Executing this command will:

  • Fit a downstream head (single layer MLP) on the BACH-train split, using the computed embeddings and provided labels as input.
  • Evaluate the trained model on the validation split and store the results.

Once the session is complete:

  • Check the evaluation results in logs/dino_vits16/offline/bach/<session-id>/results.json. (The <session-id> consists of a timestamp and a hash that is based on the run configuration.)
  • Take a look at the training curves with the Tensorboard. Open a new terminal, activate the environment and run:
    tensorboard --logdir logs/dino_vits16/offline/bach

3. Run a complete offline-workflow

With the predict_fit-command, the two steps above can be executed with one command. Let's do this, but this time let's use an FM pretrained from ImageNet.

Go back to the terminal and execute:

N_RUNS=1 \
LR_VALUE=0.1 \
EMBEDDINGS_ROOT=./data/embeddings/dino_vits16_pretrained \
eva predict_fit --config configs/vision/dino_vit/offline/bach.yaml

Once the session is complete, inspect the evaluation results as you did in Step 2. Compare the performance metrics and training curves.
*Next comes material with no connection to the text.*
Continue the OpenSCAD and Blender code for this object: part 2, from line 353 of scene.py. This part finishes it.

Can you observe better performance with the ImageNet pretrained encoder?

Online evaluations

Alternatively to the offline workflow from Step 3, a complete evaluation can also be computed online. In this case we don't save and track embeddings and instead fit the ML model (encoder with frozen layers + trainable decoder) directly on the given task.

As in Step 3 above, we again use a dino_vits16 pretrained from ImageNet.
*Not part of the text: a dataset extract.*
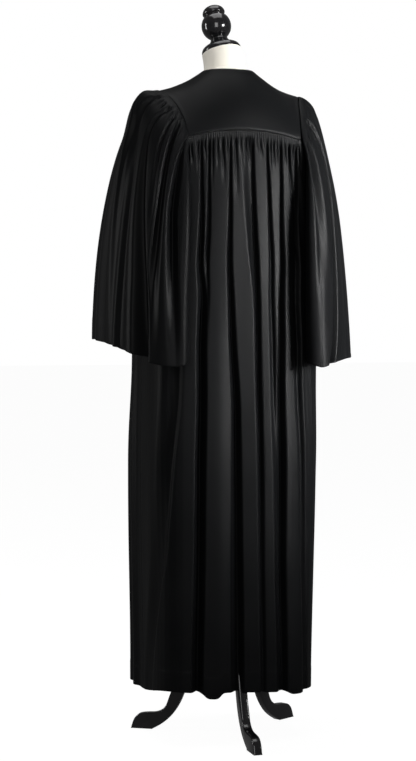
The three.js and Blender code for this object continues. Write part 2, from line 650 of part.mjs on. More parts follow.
function loose(geometry) {
  const flat = geometry.toNonIndexed().getAttribute("position");
  const faces = Array.from({ length: flat.count }, (_, i) => new THREE.Vector3().fromBufferAttribute(flat, i));
  const kept = [];
  for (let i = 0; i < faces.length; i += 3) {
    const [a, b, c] = faces.slice(i, i + 3);
    const area = b.clone().sub(a).cross(c.clone().sub(a)).length();
    if (area > EMPTY_AREA) {
      kept.push(a, b, c);
    }
  }
  return kept;
}

const NECK_CAP_PROFILE = [
  [0, 0], [41.5, 0], [43, 2], [42.5, 6], [39, 11.5], [32, 16], [25, 19], [22.5, 22], [19.5, 27], [18, 31.7], [0, 31.7],
];
const FINIAL_PROFILE = [
  [0, 32], [17, 32], [24, 38], [29.5, 46], [32.3, 56], [32, 66], [28.5, 76], [22.5, 84], [22, 86], [24.5, 89],
  [24, 94], [20.5, 100], [14, 104.5], [7, 106.6], [0, 107.2],
];

// Stand
const LEG_OUTLINE = [
  [217, 0], [211.5, 17], [205.5, 26.5], [196, 33], [180, 35.5], [162, 37], [148, 42.5], [137, 54], [130, 72],
  [120, 100], [110, 138], [100, 180], [82, 220], [58, 251], [38, 266], [15, 274], [15, 212], [36, 204], [56, 184],
  [72, 155], [84, 122], [93, 92], [102, 68], [114, 46], [130, 26], [148, 11.5], [168, 0],
];
const HUB_PROFILE = [
  [0, HUB_LOW - 14], [12, HUB_LOW - 12], [19, HUB_LOW - 6], [HUB_RADIUS, HUB_LOW], [HUB_RADIUS, HUB_HIGH - 10],
  [22, HUB_HIGH - 4], [17, HUB_HIGH], [0, HUB_HIGH],
];

function manifoldOf(geometry) {
  const flat = geometry.index ? geometry.clone() : mergeVertices(geometry, WELD);
  const mesh = new wasm.Mesh({
    numProp: 3,
    vertProperties: new Float32Array(flat.getAttribute("position").array),
    triVerts: new Uint32Array(flat.index.array),
  });
  return new wasm.Manifold(mesh);
}

function geometryOf(manifold) {
  const mesh = manifold.getMesh();
  const geometry = new THREE.BufferGeometry();
  geometry.setAttribute("position", new THREE.BufferAttribute(mesh.vertProperties, 3));
  geometry.setIndex(new THREE.BufferAttribute(mesh.triVerts, 1));
  geometry.computeVertexNormals();
  return geometry;
}

// The hub's room is cut out of each leg between these heights
const [SOCKET_LOW, SOCKET_HIGH] = [150, 320];
const SOCKET_SIDES = 48;

function legGeometry() {
  const shape = new THREE.Shape(LEG_OUTLINE.map(([r, z]) => new THREE.Vector2(r, z)));
  const geometry = new THREE.ExtrudeGeometry(shape, { depth: LEG_THICK, bevelEnabled: false });
  geometry.translate(0, 0, -LEG_THICK / 2);
  geometry.rotateX(Math.PI / 2);
  geometry.deleteAttribute("normal");
  geometry.deleteAttribute("uv");
  const leg = manifoldOf(solid(loose(mergeVertices(geometry, WELD))));
  const room = HUB_RADIUS + FIT;
  const socket = [[0, SOCKET_LOW], [room, SOCKET_LOW], [room, SOCKET_HIGH], [0, SOCKET_HIGH]];
  return geometryOf(leg.subtract(manifoldOf(turned(socket, SOCKET_SIDES))));
}

// Materials
const robeCloth = () =>
  new THREE.MeshStandardMaterial({ color: ROBE_BLACK, roughness: 0.75, metalness: 0 });
const lacquer = () =>
  new THREE.MeshStandardMaterial({ color: LACQUER_BLACK, roughness: 0.15, metalness: 0 });
const jersey = () =>
  new THREE.MeshStandardMaterial({ color: FORM_CREAM, roughness: 0.85, metalness: 0 });

function piece(name, geometry, material) {
  const mesh = new THREE.Mesh(geometry, material);
  mesh.name = name;
  return mesh;
}

const BACK_YOKE_COLUMNS = 32;
const FRONT_YOKE_COLUMNS = 14;

function robe() {
  const group = new THREE.Group();
  const front = YOKE_SPOKES.length - 1;
  const backSeam = BACK_COLUMNS.map(backSpoke);
  const frontSeam = FRONT_COLUMNS.map(frontSpoke);
  const frontYoke = yokePiece(SHOULDER_SPOKE, front, FRONT_YOKE_COLUMNS, frontSeam, 1);
  const otherSeam = frontSeam.map((k) => -k);
  const otherYoke = yokePiece(-front, -SHOULDER_SPOKE, FRONT_YOKE_COLUMNS, otherSeam, -1);
  const backYoke = yokePiece(-SHOULDER_SPOKE, SHOULDER_SPOKE, BACK_YOKE_COLUMNS, backSeam, 0);
  group.add(piece("yoke_back", backYoke, robeCloth()));
  group.add(piece("yoke_front_left", frontYoke, robeCloth()));
  group.add(piece("yoke_front_right", otherYoke, robeCloth()));
  group.add(piece("back_panel", backPanel(), robeCloth()));
  group.add(piece("front_panel_left", frontPanel(1), robeCloth()));
  group.add(piece("front_panel_right", frontPanel(-1), robeCloth()));
  group.add(piece("front_placket", placket(), robeCloth()));
  const left = sleeve(CUFF_LEFT, SLEEVE_HANG_LEFT, SLEEVE_FOLDS_LEFT, 1);
  const right = sleeve(CUFF_RIGHT, SLEEVE_HANG_RIGHT, SLEEVE_FOLDS_RIGHT, -1);
  group.add(piece("sleeve_left", left, robeCloth()));
  group.add(piece("sleeve_right", right, robeCloth()));
  return group;
}

function dressForm() {
  const group = new THREE.Group();
  group.add(piece("form_torso", loft(formRings()), jersey()));
  const top = new THREE.Group();
  const [crown] = NECK_RINGS;
  const lean = new THREE.Vector3(crown.leanX, crown.leanY, 1).normalize();
  top.quaternion.setFromUnitVectors(new THREE.Vector3(0, 0, 1), lean);
  top.position.set(crown.x, crown.y, crown.z + FIT);
  top.add(piece("neck_cap", turned(NECK_CAP_PROFILE, TURNED_SIDES), lacquer()));
  top.add(piece("finial", turned(FINIAL_PROFILE, TURNED_SIDES), lacquer()));
  group.add(top);
  return group;
}

const BASE_SIDES = 32;
const BASE_INSET = 6;

function stand() {
  const group = new THREE.Group();
  const foot = FORM_SECTIONS.at(-1);
  const baseHigh = foot.z - FIT;
  const plate = [baseHigh, baseHigh - BASE_THICK].map((z) =>
    Array.from({ length: BASE_SIDES }, (_, i) => {
      const [half, front, back] = [foot.half - BASE_INSET, foot.front + BASE_INSET, foot.back - BASE_INSET];
      return vector([...sectionPoint({ ...foot, half, front, back }, (-i * 2 * Math.PI) / BASE_SIDES), z]);
    }),
  );
  group.add(piece("form_base", loft(plate), lacquer()));
  const postTop = baseHigh - BASE_THICK - FIT;
  const post = [[0, HUB_HIGH + FIT], [POST_RADIUS, HUB_HIGH + FIT], [POST_RADIUS, postTop], [0, postTop]];
  group.add(piece("post", turned(post, TURNED_SIDES), lacquer()));
  group.add(piece("hub", turned(HUB_PROFILE, TURNED_SIDES), lacquer()));
  for (let i = 0; i < LEG_COUNT; i += 1) {
    const leg = piece(`leg_${i + 1}`, legGeometry(), lacquer());
    leg.rotation.z = Math.PI / 2 + LEG_TURN + (i * 2 * Math.PI) / LEG_COUNT;
    group.add(leg);
  }
  return group;
}

const judgeRobe = new THREE.Group();
judgeRobe.add(robe(), dressForm(), stand());
judgeRobe.position.y = CENTRE_SHIFT_Y;
export default judgeRobe;
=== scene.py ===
"""Judge robe on a limbless dress form: the looks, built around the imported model.

The cloth follows the same named sizes as the solids, in millimetres, before it is turned into
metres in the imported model's frame. The wearer faces -Y, and +X is the wearer's left.
"""

import math

import bpy
import numpy as np
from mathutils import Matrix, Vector


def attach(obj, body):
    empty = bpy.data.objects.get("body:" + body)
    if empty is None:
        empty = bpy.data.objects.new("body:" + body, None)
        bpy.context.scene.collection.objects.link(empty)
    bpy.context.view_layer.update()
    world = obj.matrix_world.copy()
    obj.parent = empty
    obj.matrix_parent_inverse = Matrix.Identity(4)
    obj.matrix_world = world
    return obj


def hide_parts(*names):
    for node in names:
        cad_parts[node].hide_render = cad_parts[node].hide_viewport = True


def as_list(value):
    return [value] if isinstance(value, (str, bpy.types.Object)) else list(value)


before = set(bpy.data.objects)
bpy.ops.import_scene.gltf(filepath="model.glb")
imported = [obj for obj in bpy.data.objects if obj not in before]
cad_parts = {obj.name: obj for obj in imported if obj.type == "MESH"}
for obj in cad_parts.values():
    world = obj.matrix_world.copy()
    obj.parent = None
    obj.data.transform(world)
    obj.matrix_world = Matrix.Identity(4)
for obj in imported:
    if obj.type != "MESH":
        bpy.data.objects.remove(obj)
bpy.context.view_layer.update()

# Sizes in mm
SHIFT_Y = -17.0
CLOTH = 1.1
SEAM_GAP = 0.4
SEAM_DROP = 0.65
FLY_HALF_WIDTH = 19.0
HEM_HEIGHT = 105.0
HEM_TURN = 45.0
CUFF_TURN = 42.0
BODY_LENGTH = 1190.0
SLEEVE_LENGTH = 560.0
SHIRR_BAND = 20.0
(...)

Run a complete online workflow with the following command:

N_RUNS=1 \
LR_VALUE=0.1 \
eva fit --config configs/vision/dino_vit/online/bach.yaml

Executing this command will:

  • Fit a complete model - the frozen FM-backbone and downstream head - on the BACH-train split. (The download step will be skipped if you executed Step 1 or 3 before.)
  • Evaluate the trained model on the val split and report the results

Once the run is complete:

  • Check the evaluation results in logs/dino_vits16/offline/bach/<session-id>/results.json and compare them to the results of Step 3. Do they match?
  • You might have noticed that the online run took considerably longer than the offline run. Do you understand why that is?